The rule applies to claimed infringements of civil and political rights absent a statutory provision eliminating the dollar requirement.
Plaintiffs say that it would be impossible "to ascertain with any degree of certainty the exact amount in compensatory money damages" caused them by defendants' alleged acts. But no exception exists to the $10,000 requirement simply because the alleged damages under the asserted claim may be incapable of measurement.
Thus, jurisdiction cannot be established under section 1331(a).
Second, plaintiffs' request for injunctive relief is so premature as to deprive their claim of the status of a "case or controversy." The adjudication of constitutional questions requires the presence of "concrete legal issues, presented in actual cases, not abstractions * * *."

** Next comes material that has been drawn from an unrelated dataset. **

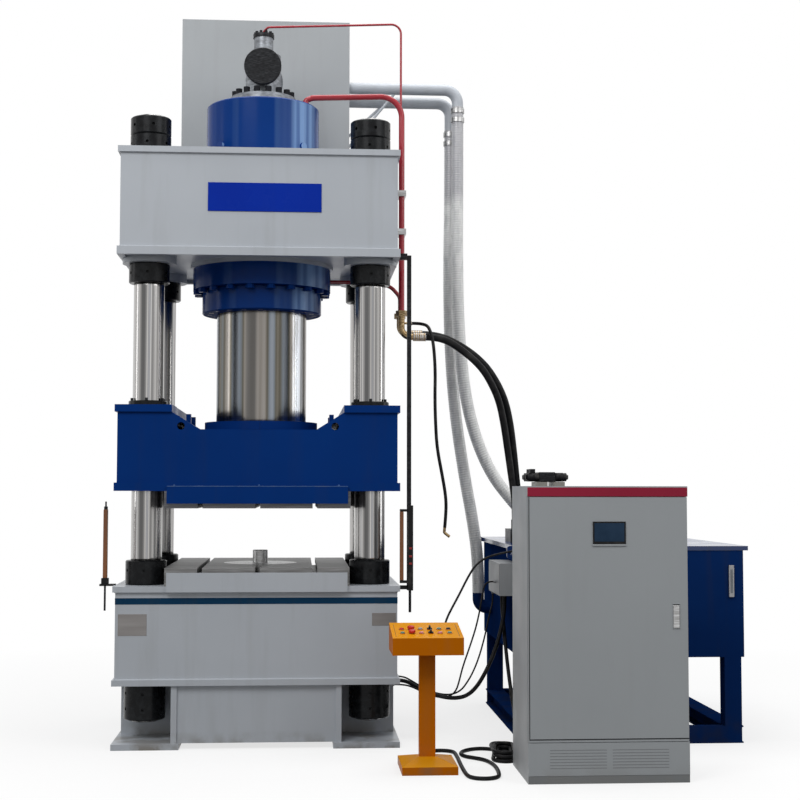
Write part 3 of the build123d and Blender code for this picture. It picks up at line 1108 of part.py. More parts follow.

Here plaintiffs do not even allege that Gregory will be a Presidential candidate in 1972. So far as appears from the complaint, there is no prospect, real or immediate, of a campaign involving Gregory, and it is wholly conjectural that another occasion will arise in which defendants will deny him air time as it is alleged they did last November.

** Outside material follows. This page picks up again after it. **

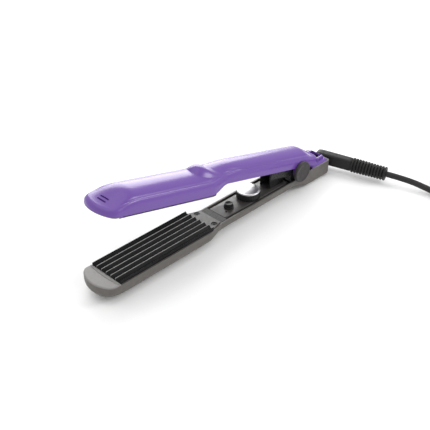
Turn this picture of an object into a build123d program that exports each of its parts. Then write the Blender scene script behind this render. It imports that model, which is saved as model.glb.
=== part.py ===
from build123d import *
import os
from math import pi, radians, tan

# Hair crimper: two arms hinged near the rear, with ridged plates that mesh.
# Frame: +X runs from the plates' tip to the cord, +Z is up, the table is z = 0, and the origin is
# under the middle of the arms' straight length. Every piece of the upper arm is drawn closed, on planes that are
# then swung open about the hinge, which is how the crimper rests.

# Driving dimensions, in millimetres and degrees
nose_x = -158.0
rear_x = 154.5
plate_front = -141.0
plate_length = 115.0
plate_width = 38.0
ridge_count = 6
ridge_depth = 2.8
plate_level = 21.6
rim = 18.0
head_half = 20.5
upper_neck_half = 16.5
lower_neck_half = 15.3
wall = 1.4
shoulder_radius = 3.2
waist_start = -33.0
waist_end = -8.0
bulge_start = 94.0
bulge_end = 121.0
tail_start = 113.0
tail_end = 126.0
hinge_x = 103.3
hinge_z = 26.2
open_angle = 14.8
plate_gap = 0.5
pin_radius = 2.5
running_gap = 0.05
dial_x = 42.4
button_x = 14.0
lens_x = 6.0
panel_front = -2.0
panel_back = 89.0
panel_half = 11.0
panel_top = 16.3
outlet_z = 12.5
barrel_radius = 3.6
socket_radius = 4.4
gland_length = 72.0
rib_count = 12
rib_radius = 8.0
coil_x = 243.0
coil_y = -149.0
coil_radius = 36.0
plug_x = 294.3
plug_rear = -127.0
plug_level = 7.0
cord_diameter = 6.3
cord_length = 1800.0
belly_trim = 0.6
carrier_height = 6.0
heater_height = 2.0
lower_plate_back = 15.0
upper_plate_back = 27.5
screw_x = -18.4
shroud_front = 67.3
shroud_half = 6.8
shroud_wall = 1.2
shroud_back = 88.0
screw_y = 11.9
deck_top = 14.6
deck_bottom = 12.6
boss_places = [(-9, -7), (-9, 7), (72, -7), (72, 7)]
button_radius = 4.0
button_top = 21.2
shaft_radius = 2.0
dial_rise = 23.3
board_top = 9.6
screw_seat = 7.4

plate_half = plate_width / 2
plate_back = plate_front + plate_length
plate_middle = (plate_front + plate_back) / 2
cord_radius = cord_diameter / 2


def ease(x, start, end):
    """Smooth step from 0 at start to 1 at end."""
    t = min(max((x - start) / (end - start), 0.0), 1.0)
    return t * t * (3 - 2 * t)


def lower_half(x):
    return head_half + (lower_neck_half - head_half) * ease(x, waist_start, waist_end)


def upper_half(x):
    return head_half + (upper_neck_half - head_half) * ease(x, waist_start, waist_end)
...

It is not enough that plaintiffs seek an injunction applying generally to any prospective candidate for office, Presidential or otherwise. "The constitutional question * * * must be presented in the context of a specific live grievance."
One cannot now say that with respect to the next Presidential election Gregory or another candidate of his race or political views will be a candidate for the Presidency, or, for that matter, that there will be any candidate for the Presidency who comes within plaintiffs' definition of a "minor" candidate. In the circumstances here presented, plaintiffs in effect seek an advisory opinion on a hypothetical issue.
(4) Common law.
Plaintiffs' allegations that jurisdiction arises under the common law cannot be sustained. Federal courts are empowered to hear only such cases as are within the judicial power of the United States and have been entrusted to them as jurisdictional grants by Congress.
The motion to dismiss the amended complaint is granted.